Sex on the Beach Isn't just a Cocktail for my Couples

Do You “Come” As You Are?

Do You “Come” As You Are?  The book entitled “Come As You Are” by Emily Nagoski is a New York bestseller that sheds new science that transforms women’s sex lives.  It gives us all a newfound awareness about and respect for everyone’s sexual autonomy.  What works to maximize a woman’s sexual well-being is not the same for no two people.  Emily Nagoski wrote the book because she was taught all the wrong things about sex while growing up.  We all pretty much received bad if any information at all about sex.  I for one was told I’m not supposed to have sex before getting married. Explicit messages included shame based discussions to discourage sex from happening among teens and implicit messages that said you weren’t even supposed to enjoy sex when you were engaging in it as it was exercised to procreate.

Come

As a Marriage and Family Therapist, women of all ages come to talk about their lackluster sex lives or their lack of or low libido.  Some come because they have a high sex drive and think there is something wrong with them.  When it comes to sex and sexuality, I believe there is no right or wrong way to have an orgasm.  What feels good, feels good.  Nagoski states, “what you want, what you like, what you need to find” is to look inside or within yourself.  That each and every one of us is perfectly okay in our unique ways.

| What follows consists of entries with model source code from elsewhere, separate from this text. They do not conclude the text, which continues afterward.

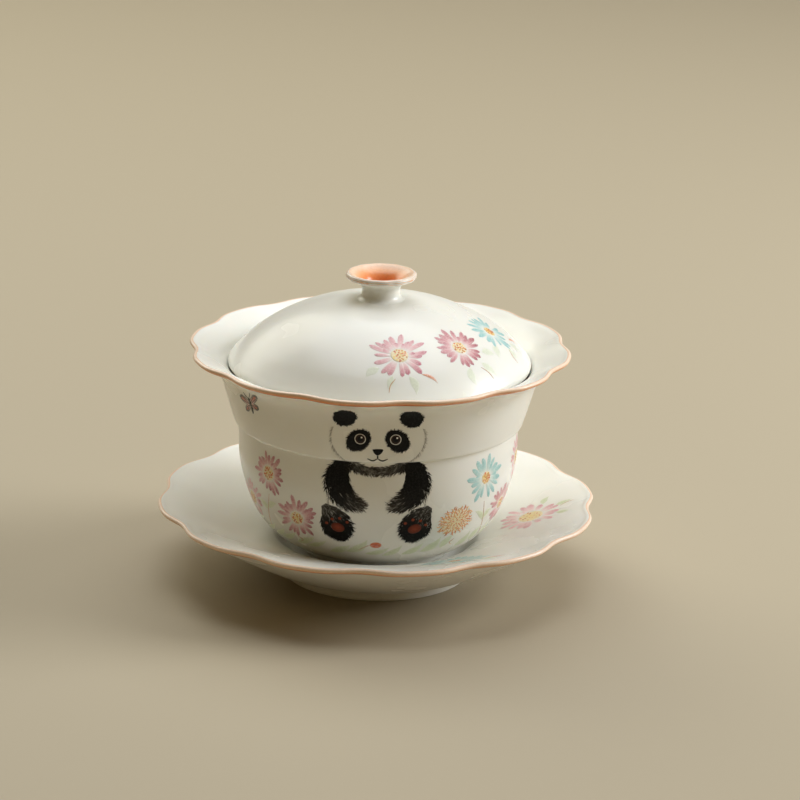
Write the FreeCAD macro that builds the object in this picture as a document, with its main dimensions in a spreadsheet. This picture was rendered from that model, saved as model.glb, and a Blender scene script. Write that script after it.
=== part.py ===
# Gaiwan: a lidded tea bowl on its saucer, all of thin glazed porcelain.
# Millimetres, +Z up. The origin is the centre of the saucer's foot ring, on the table.
# Four pieces: the saucer, the bowl that stands in its well, the lid that lies in the bowl's
# flare, and the hollow knob that is luted to the lid's crown.

import FreeCAD
import Part
import Sketcher
import math
import os

doc = FreeCAD.newDocument("gaiwan")

# Driving dimensions: alias, value, what it is.
SIZES = [
    ("lobe_count", 12, "lobes around each rim"),
    ("bowl_notch_turn", 6.8, "degrees from +X to a notch of the bowl's rim"),
    ("saucer_notch_turn", -4.2, "degrees from +X to a notch of the saucer's rim"),

    ("saucer_foot_radius", 24.9, "outside of the saucer's foot ring"),
    ("saucer_foot_width", 2.6, "thickness of that ring"),
    ("saucer_foot_height", 2.7, "height of the ring outside"),
    ("saucer_foot_recess", 3.4, "depth of the hollow inside the ring"),
    ("saucer_well_floor", 7.0, "height of the well's floor"),
    ("saucer_well_radius", 22.6, "radius of the well's floor"),
    ("saucer_collar_height", 11.2, "height of the collar round the well"),
    ("saucer_collar_radius", 28.2, "where the dish starts outside the collar"),
    ("saucer_rim_height", 20.4, "top of the saucer's rim"),
    ("saucer_rim_radius", 58.3, "crest of the saucer's lobes"),
    ("saucer_lobe_depth", 1.9, "how far a notch cuts in from the crest"),

    ("bowl_foot_radius", 20.0, "outside of the bowl's foot ring"),
    ("bowl_foot_width", 2.6, "thickness of that ring"),
    ("bowl_foot_height", 2.2, "height of the ring outside"),
    ("bowl_floor_height", 11.8, "height of the bowl's inner floor"),
    ("bowl_belly_radius", 36.9, "widest part of the belly"),
    ("bowl_belly_height", 37.0, "height of the widest part"),
    ("bowl_haunch_radius", 31.4, "where the belly starts to turn under"),
    ("bowl_haunch_height", 17.2, "height of that turn"),
    ("bowl_wall", 2.2, "thickness of the wall"),
    ("bowl_fold_height", 42.5, "crease of the folded waist"),
    ("bowl_rim_height", 62.4, "top of the bowl's rim"),
    ("bowl_rim_radius", 50.3, "crest of the bowl's lobes"),
    ("bowl_lobe_depth", 1.6, "how far a notch cuts in from the crest"),

    ("lid_radius", 39.8, "outside of the lid's rolled edge"),
    ("lid_edge_height", 56.8, "bottom of the rolled edge"),
    ("lid_seat_height", 75.35, "flat on the crown where the knob is luted"),
    ("lid_shoulder_radius", 20.0, "where the crown meets the shoulder"),
    ("lid_shoulder_height", 72.5, "height of that place"),
    ("lid_haunch_radius", 34.0, "where the shoulder meets the flank"),
    ("lid_haunch_height", 64.7, "height of that place"),
    ("lid_wall", 2.1, "thickness of the lid"),

    ("knob_base_radius", 6.3, "where the knob is luted to the lid"),
    ("knob_neck_radius", 5.0, "waist of the knob"),
    ("knob_lip_radius", 9.3, "lip of the knob"),
    ("knob_top_height", 82.4, "top of the lip"),
    ("knob_hollow_depth", 5.7, "depth of the hollow from the lip"),
    ("knob_hollow_radius", 3.6, "radius low in the hollow"),
]

# Points along the outline of each lobe, and how narrow the notches between lobes are.
POINTS_PER_LOBE = 8
NOTCH_SHARPNESS = 2

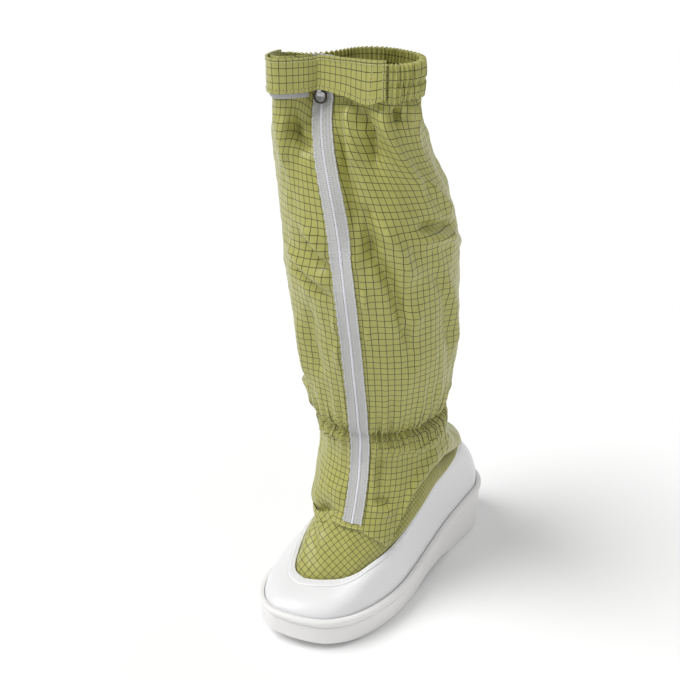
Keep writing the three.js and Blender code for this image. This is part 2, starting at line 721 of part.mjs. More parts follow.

I had my first sexual experience as a teenager with my high school sweetheart who I eventually married after a seven year dating period.  As I was still in high school it was not a pleasant or sexually freeing experience as I had those negative messages ingrained in my mind that sex was not appropriate until marriage.  Of course, I didn’t adhere to that message as I always knew I was a free spirit and an individual of free choice and wanted to trust those choices.  Regardless, I felt some guilt which in hindsight undermined my sexual process for embracing my sexuality.  Needless to say, the “first time” wasn’t good.  It hurt and I bled.  It was on my bed and I kept nervously waiting, thinking my parents would walk in on us.  Not being in the moment can totally kill any orgasm.  But, then, who knew what an orgasm felt like?  It wasn’t until years later, through masturbation did I get to know what pleasure felt like.  And even with masturbation, I felt guilty pleasuring myself because of the messages I received about masturbating.  Growing up with Catholic parents, and Asian, to boot, they weren’t messages that said embrace your sexuality.

Come

As a seasoned Marriage and Family Therapist and Relationship expert, I understand and appreciate what is needed to have a healthy and fantastic sex life.  It starts with how you view yourself and how you feel about your own sexuality.  Developing a greater sense of self-includes incorporating an awareness of your sensuality and what you want your Erotic Life to look like.  Removing any shame you might carry with you from your childhood about sex and pleasuring yourself is a must.  Embrace who you are and what feels good to you.  When you feel good you add to your self-actualizing process.  Becoming more differentiated (more you than others) helps you know what you like and don’t like in bed.  Sex becomes something you know how to give and receive, but more importantly, sex becomes something you allow yourself to enjoy.